American Linguist Blair Rudes proposed that Arawakan interpretations of the name ending -bo corresponds to the naming of locations associated with the Cusabo tribes including the Kiawah, but there has been no solid proof confirming this linguistic relationship.

Colonizer Arrival 
Attempted settlements were made in the area by the French in 1562 and the Spaniards beginning in 1566. After being driven out in 1576, the Spanish returned and burned most if not all of the Cusabo villages of the Cusabo and the Guale. In 1598 the Kiawah and Escamacu raided Guale. During the Yamsee War, the Kiawah fought with the English against the Yamasee, Creek, Cherokee, Catawba and other nations seeking revenge for abuse by traders.

The Cassique of Kiawah was a term to refer to the chieftain or tribal leader.
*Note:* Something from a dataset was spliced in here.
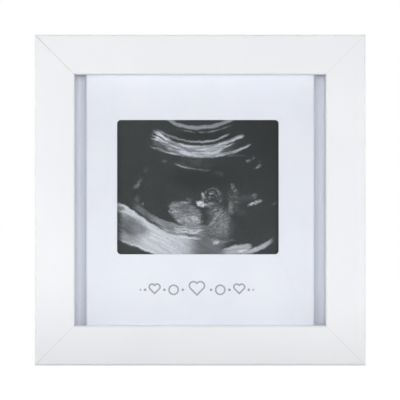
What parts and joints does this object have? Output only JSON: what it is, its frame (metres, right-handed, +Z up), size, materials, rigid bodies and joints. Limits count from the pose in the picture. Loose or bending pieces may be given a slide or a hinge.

The Cassique negotiated relations with English settlers to improve trade relations, foster peace and tranquility, and cultivate an alliance with the English for the sake of protection.

English settler Robert Sanford wrote in his 1666 recollections that a Kiawah tribe member known by the title of Cassique welcomed him earnestly to the Kiawah "assuring [him] a broad deep entrance, and promising a large welcome and plentiful entertainment and trade." Supposedly it was the Cassique's pride for his country that encouraged the English to solidify the creation of their settlement.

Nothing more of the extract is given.